Com a inclusão desse dispositivo no Marco Civil, o governo quer forçar as
empresas internacionais a instalar servidores no País. Mas, em vez de obrigar,
não seria mais adequado reduzir o custo Brasil e, assim, estimulá-las a
construir data centers aqui? E quem garante que a velocidade da rede não cairá
com a necessidade de uso de infraestruturas locais? Além dessas questões, há
outra a ser observada: qual a viabilidade da adoção, na prática, de uma
exigência desse tipo? Construir um data center é algo que não se faça da noite
para o dia.
Reação do mercado
O movimento do governo gerou críticas de associações da indústria digital. No
dia 22 de outubro, cerca de 30 deputados receberam uma carta assinada por 45
entidades internacionais de comércio. Elas pedem a exclusão de qualquer
dispositivo que obrigue a guarda dos dados de Internet em território nacional.

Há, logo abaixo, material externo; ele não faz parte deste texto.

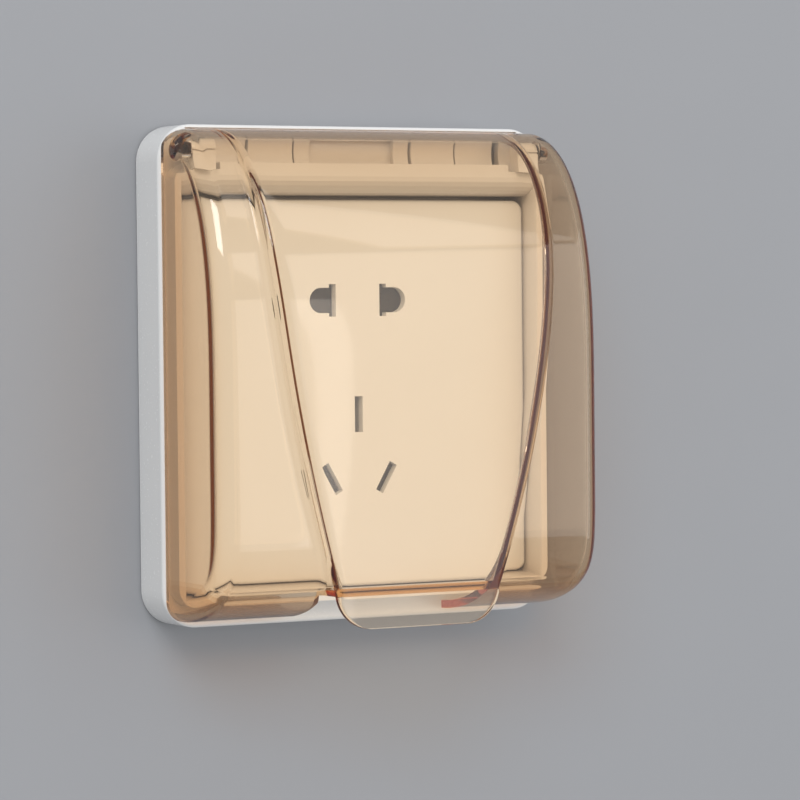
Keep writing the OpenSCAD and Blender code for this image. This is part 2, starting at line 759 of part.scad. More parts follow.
// Brass block with a wire bore from the back and a clamp screw from below
module terminal(x, half) {
    color(brass) difference() {
        box(x - half, x + half, terminal_back, strip_back, terminal_z0, terminal_z0 + terminal_h);
        bar_d(x, terminal_z0 + terminal_h/2, terminal_back - 1, strip_back - 2, wire_r);
        translate([x, clamp_d, terminal_z0 - 1]) cylinder(r = clamp_r + 0.05, h = terminal_h/2 + 1);
    }
}

module line_terminal() {
    terminal(terminal_pitch, terminal_half);
}

module neutral_terminal() {
    terminal(-terminal_pitch, terminal_half);
}

module earth_terminal() {
    terminal(0, earth_terminal_half);
}

module terminal_screws() {
    head = 1.2;
    color(steel) for (x = terminal_places())
        translate([x, clamp_d, terminal_z0 - head]) difference() {
            union() {
                cylinder(r = clamp_r, h = terminal_h/2 + 0.4);
                cylinder(r = clamp_head_r, h = head);
            }
            translate([-2.5, -0.3, -1]) cube([5, 0.6, 1.6]);
        }
}

module fixing_screws() {
    color(steel) for (x = [-screw_pitch/2, screw_pitch/2])
        difference() {
            union() {
                bar_d(x, 0, -fixing_reach, -neck_reach + eps, fixing_r);
                bar_d(x, 0, -neck_reach, bracket_front + eps, neck_r);
                bar_d(x, 0, bracket_front, bracket_front + screw_head_t, screw_head_d/2);
            }
            // Cross slot
            box(x - 5, x + 5, bracket_front + screw_head_t/2, far, -0.5, 0.5);
            box(x - 0.5, x + 0.5, bracket_front + screw_head_t/2, far, -5, 5);
        }
}

module housing_screws() {
    color(steel) for (p = housing_screw_places()) {
        bar_d(p[0], p[1], bracket_front, carrier_front - 1 + eps, small_screw_r);
        bar_d(p[0], p[1], carrier_front - 1, carrier_front - 1 + small_head_t, small_head_r);
    }
}

base_frame();
wall_gasket();
lid();
face_plate();
socket_bracket();
rear_housing();
shutter_carrier();
two_pin_shutter();
three_pin_shutter();
two_pin_spring();
three_pin_spring();
line_contact();
neutral_contact();
earth_contact();
line_terminal();
neutral_terminal();
earth_terminal();
terminal_screws();
fixing_screws();
housing_screws();
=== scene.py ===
"""Looks of a hinged waterproof cover for a wall socket: a clear amber lid over a white insert.

X runs to the right, Y into the wall and Z up, in metres. Sizes in the panel are in metres too.
"""

import math

import bmesh
import bpy
import numpy as np
from mathutils import Matrix, Vector


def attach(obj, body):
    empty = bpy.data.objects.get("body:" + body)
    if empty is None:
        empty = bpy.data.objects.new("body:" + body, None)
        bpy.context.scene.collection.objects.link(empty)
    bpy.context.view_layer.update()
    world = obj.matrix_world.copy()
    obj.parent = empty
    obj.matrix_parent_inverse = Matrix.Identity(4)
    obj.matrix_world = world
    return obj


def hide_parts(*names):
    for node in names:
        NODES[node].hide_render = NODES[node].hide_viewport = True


bl_info = {
    "name": "Waterproof socket cover",
    "version": (1, 0, 0),
    "blender": (4, 5, 0),
    "location": "View3D > Sidebar > Socket Cover",
    "description": "Builds the clear lid and the finishes of a waterproof socket cover",
    "category": "Object",
}

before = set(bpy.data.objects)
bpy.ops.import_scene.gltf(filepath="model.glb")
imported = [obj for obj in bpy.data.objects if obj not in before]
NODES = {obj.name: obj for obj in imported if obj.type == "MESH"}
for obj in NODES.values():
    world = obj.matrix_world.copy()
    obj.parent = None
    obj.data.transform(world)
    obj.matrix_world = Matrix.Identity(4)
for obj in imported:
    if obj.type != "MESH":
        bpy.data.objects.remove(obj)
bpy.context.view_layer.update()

MERGE_DISTANCE = 2e-6


# Settings


class LidSizes(bpy.types.PropertyGroup):
    """Sizes of the clear lid."""

    width: bpy.props.FloatProperty(
        name="Width", description="Width of the lid", default=0.0954, unit="LENGTH")
    top: bpy.props.FloatProperty(
        name="Top", description="Height of the top above the plate's middle",
        default=0.0584, unit="LENGTH")
    bottom: bpy.props.FloatProperty(
        name="Bottom", description="Distance of the bottom below the plate's middle",
        default=0.0490, unit="LENGTH")
    rear: bpy.props.FloatProperty(
        name="Rear edge", description="Distance of the rear edge from the wall",
        default=0.0119, unit="LENGTH")
    crown: bpy.props.FloatProperty(
        name="Crown", description="Distance of the side zones' crown from the wall",
        default=0.0382, unit="LENGTH")
    wall: bpy.props.FloatProperty(
        name="Wall", description="Thickness of the lid", default=0.0018, unit="LENGTH")
    side_roll: bpy.props.FloatProperty(
        name="Side rounding", description="Radius that rolls along the side edges",
        default=0.0045, unit="LENGTH")
    step: bpy.props.FloatProperty(
        name="Step", description="Height of the raised panel at the crown",
        default=0.0032, unit="LENGTH")
    lean: bpy.props.FloatProperty(
        name="Lean", description="How far the panel leans back from crown to foot",
        default=0.0017, unit="LENGTH")
    panel_top: bpy.props.FloatProperty(
        name="Panel top width", description="Width of the raised panel at its top",
        default=0.0728, unit="LENGTH")
    panel_foot: bpy.props.FloatProperty(
        name="Panel foot width", description="Width of the raised panel at its foot",
        default=0.0404, unit="LENGTH")
    foot: bpy.props.FloatProperty(
        name="Panel foot", description="Distance of the panel's foot below the plate's middle",
        default=0.0428, unit="LENGTH")
    edge: bpy.props.FloatProperty(
        name="Panel edge", description="Rounding of the raised panel's edge",
        default=0.0013, unit="LENGTH")
    fillet: bpy.props.FloatProperty(
        name="Step fillet", description="Hollow rounding at the foot of the step",
        default=0.0009, unit="LENGTH")
    shelf: bpy.props.FloatProperty(
        name="Shelf", description="Thickness of the shelf that closes the panel's foot",
        default=0.0016, unit="LENGTH")
    shelf_reach: bpy.props.FloatProperty(
        name="Shelf reach", description="How far the shelf reaches back from the lip's front",
        default=0.006, unit="LENGTH")
    lip_end: bpy.props.FloatProperty(
        name="Lip end", description="Distance of the finger lip's end below the plate's middle",
        default=0.0501, unit="LENGTH")
    lip_corner: bpy.props.FloatProperty(
        name="Lip corner", description="Radius of the finger lip's lower corners",
        default=0.0084, unit="LENGTH")
    pivot_depth: bpy.props.FloatProperty(
        name="Pivot depth", description="Distance of the hinge line from the wall",
        default=0.0165, unit="LENGTH")
    pivot_height: bpy.props.FloatProperty(
        name="Pivot height", description="Height of the hinge line above the plate's middle",
        default=0.0536, unit="LENGTH")
    corner_swing: bpy.props.FloatProperty(
        name="Corner swing", description="Radius round the hinge line that the corners keep to",
        default=0.00475, unit="LENGTH")
    corner_start: bpy.props.FloatProperty(
        name="Corner start", description="Distance from the middle where the corners draw in",
        default=0.0411, unit="LENGTH")
    stud_start: bpy.props.FloatProperty(
        name="Stud end", description="Distance of each pivot stud's end from the middle",
        default=0.0394, unit="LENGTH")
    stud_radius: bpy.props.FloatProperty(
        name="Stud radius", description="Radius of the pivot studs", default=0.0012,
        unit="LENGTH")
    boss_start: bpy.props.FloatProperty(
        name="Boss start", description="Distance of each pivot boss from the middle",
        default=0.0433, unit="LENGTH")
    boss_radius: bpy.props.FloatProperty(
        name="Boss radius", description="Radius of the pivot bosses", default=0.0026,
        unit="LENGTH")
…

No Brasil, a reação partiu de entidades como a Câmara Brasileira de Comércio
Eletrônico (câmara-e.net) e a Associação Brasileira das Empresas de Tecnologia
da Informação e Comunicação (Brasscom).
A primeira divulgou uma carta aberta na qual defende que “o tema da guarda de
dados, pela sua importância estratégica e pelos impactos na vida dos cidadãos,
das empresas, do governo e da sociedade brasileira nas próximas décadas, seja
impreterivelmente inserido na mesma dinâmica democrática e participativa
empregada para a elaboração do Marco Civil da Internet, com amplos debates,
discussões e consultas públicas.”
A Brasscom, por sua vez, argumenta que a obrigatoriedade do armazenamento de
dados em servidores no Brasil resultará no aumento dos custos das companhias de
TI. A consequência será a migração para o exterior de atividades hoje
desenvolvidas aqui pela corporações internacionais Para dar um parâmetro, um
estudo da entidade indica que a construção de um data center no Brasil custa US$
61 milhões, valor superior ao necessário no Chile (US$ 51 milhões) e EUA (US$ 43
milhões).
Como se vê, o assunto é complexo e possui diversas implicações comerciais – além
da discussão sobre a segurança digital. Por isso é essencial que o tema seja
analisado com sobriedade e, acima de tudo, com conhecimento técnico. O que não
podemos é deixar que os ecos de um nacionalismo ultrapassado embacem um debate
extremamente relevante para o desenvolvimento do País.
Paulo Humberg é CEO da A5 Internet Investments, companhia com foco em produtos
digitais como comércio eletrônico, mídia digital e serviços financeiros.